Improving food literacy in Canada will support better choices in diet and nutrition, attitudes, and food skills leading to improved health and safety. In addition, improved food literacy will positively impact environmental sustainability. While good work has already been done, Canada still has considerable room to improve food literacy. Further action needs to be taken at the federal, provincial/territorial, and community levels to promote healthier diets and eating patterns. Information and education are crucial, but must be presented using strategies that inspire lasting behavioural changes.

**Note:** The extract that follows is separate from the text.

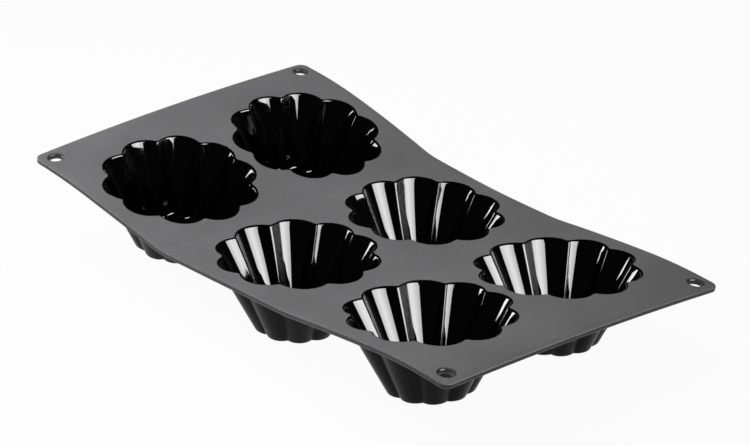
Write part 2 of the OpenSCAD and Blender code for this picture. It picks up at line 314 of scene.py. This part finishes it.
class CupSection:
    """Rings of a cup from the sheet's top, down its inside and up its outside.

    The wall leans by slope from upright, and across is its thickness measured level.
    """

    LIP_STEPS = 8
    WALL_STEPS = 14
    FILLET_STEPS = 6
    FLOOR_STEPS = 6
    CREASE = ((0.12, 0.3), (0.35, 0.08))

    def __init__(self, sizes):
        self.sizes = sizes
        self.lobes = Lobes(sizes)
        drop = sizes.cup_depth - sizes.lip_radius
        out = sizes.rim_radius - sizes.foot_radius
        self.slope = math.atan2(out, drop) - math.asin(sizes.lip_radius / math.hypot(out, drop))
        self.across = sizes.wall / math.cos(self.slope)

    def inner(self, z):
        return self.sizes.foot_radius + (z + self.sizes.cup_depth) * math.tan(self.slope)

    def flute(self, z):
        sizes = self.sizes
        rise = (z + sizes.cup_depth) / sizes.cup_depth
        return sizes.foot_flute + rise * (sizes.rim_flute - sizes.foot_flute)

    def ridge(self, z):
        """Rounding of the ridges at a height."""
        sizes = self.sizes
        rise = min(max((z + sizes.cup_depth) / sizes.cup_depth, 0), 1)
        return sizes.foot_ridge + rise * (sizes.rim_ridge - sizes.foot_ridge)

    def ring(self, tip, ridge, z, offset=0.0):
        sizes = self.sizes
        rounding = sizes.crease_round if offset else self.ridge(z)
        flat = self.lobes.outline(tip, ridge, rounding, offset)
        return np.column_stack([flat, np.full(len(flat), z)])

    def land(self, z):
        sizes = self.sizes
        tip = sizes.rim_radius + sizes.rim_land
        return self.ring(tip, tip - sizes.rim_flute, z)

    def inside(self):
        sizes = self.sizes
        rings = []
        for a in np.linspace(0, math.pi / 2 - self.slope, self.LIP_STEPS + 1):
            tip = sizes.rim_radius - sizes.lip_radius * math.sin(a)
            z = sizes.lip_radius * (math.cos(a) - 1)
            rings.append(self.ring(tip, tip - sizes.rim_flute, z))
        top = sizes.lip_radius * (math.sin(self.slope) - 1)
        fillet_z = sizes.floor - sizes.cup_depth + sizes.floor_fillet
        fillet_r = self.inner(fillet_z) - sizes.floor_fillet / math.cos(self.slope)
        foot = fillet_z - sizes.floor_fillet * math.sin(self.slope)
        for z in np.linspace(top, foot, self.WALL_STEPS + 1)[1:]:
            rings.append(self.ring(self.inner(z), self.inner(z) - self.flute(z), z))
        for a in np.linspace(self.slope, math.pi / 2, self.FILLET_STEPS + 1)[1:]:
            tip = fillet_r + sizes.floor_fillet * math.cos(a)
            z = fillet_z - sizes.floor_fillet * math.sin(a)
            rings.append(self.ring(tip, tip - self.flute(z), z))
        return rings + self.disc(rings[-1])

    def outside(self):
        """From the middle of the underside, round the foot and up to the sheet.

        The crease under the sheet has rings between wall and land, each this share of the
        way out and lower than the sheet by this share of half the wall.
        """
        sizes = self.sizes
        round_z = sizes.foot_round - sizes.cup_depth
        wall = self.inner(round_z)
        rings = []
        for a in np.linspace(math.pi / 2, self.slope, self.FILLET_STEPS + 1):
            inset = sizes.foot_round / math.cos(self.slope) - sizes.foot_round * math.cos(a)
            ring = self.ring(wall, wall - self.flute(round_z), 0, self.across)
            reach = np.linalg.norm(ring[:, :2], axis=1, keepdims=True)
            ring[:, :2] *= (reach - inset) / reach
            ring[:, 2] = round_z - sizes.foot_round * math.sin(a)
            rings.append(ring)
        under = -sizes.sheet_thickness
        low = rings[-1][0, 2]
        for z in np.linspace(low, under - sizes.wall / 2, self.WALL_STEPS + 1)[1:]:
            rings.append(self.ring(self.inner(z), self.inner(z) - self.flute(z), z, self.across))
        tip = self.inner(under)
        top = self.ring(tip, tip - self.flute(under), under, self.across)
        land = self.land(under)
        for share_out, drop in self.CREASE:
            ring = top + (land - top) * share_out
            ring[:, 2] = under - sizes.wall / 2 * drop
            rings.append(ring)
        return self.disc(rings[0])[::-1] + rings + [land]

    def disc(self, rim):
        """Rings from an outline to its middle, where they are nearly round."""
        rings = []
        reach = np.linalg.norm(rim[:, :2], axis=1, keepdims=True)
        for step in range(1, self.FLOOR_STEPS + 1):
            keep = 1 - step / (self.FLOOR_STEPS + 0.5)
            ring = rim.copy()
            even = reach.min() / reach
            ring[:, :2] *= keep * (1 + (even - 1) * (1 - keep))
            rings.append(ring)
        return rings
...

Many stakeholders—including governments, businesses, and households, as well as the health and education sectors—have roles to play, as programs that use a multi-stakeholder approach can achieve greater reach and so generate bigger impacts. Seven recommendations for improving food literacy are the following:
- Make nutritional information more effective, understandable, and accessible for household use.
- Tailor food literacy programs to high-risk populations and community needs.
- Incorporate food literacy into school curricula.
- Foster parental involvement in hands-on experiential opportunities to develop food literacy.
- Create guiding principles for children’s advertising.
- Replicate highly successful international food literacy programs.
- Track, study, and evaluate food literacy initiatives.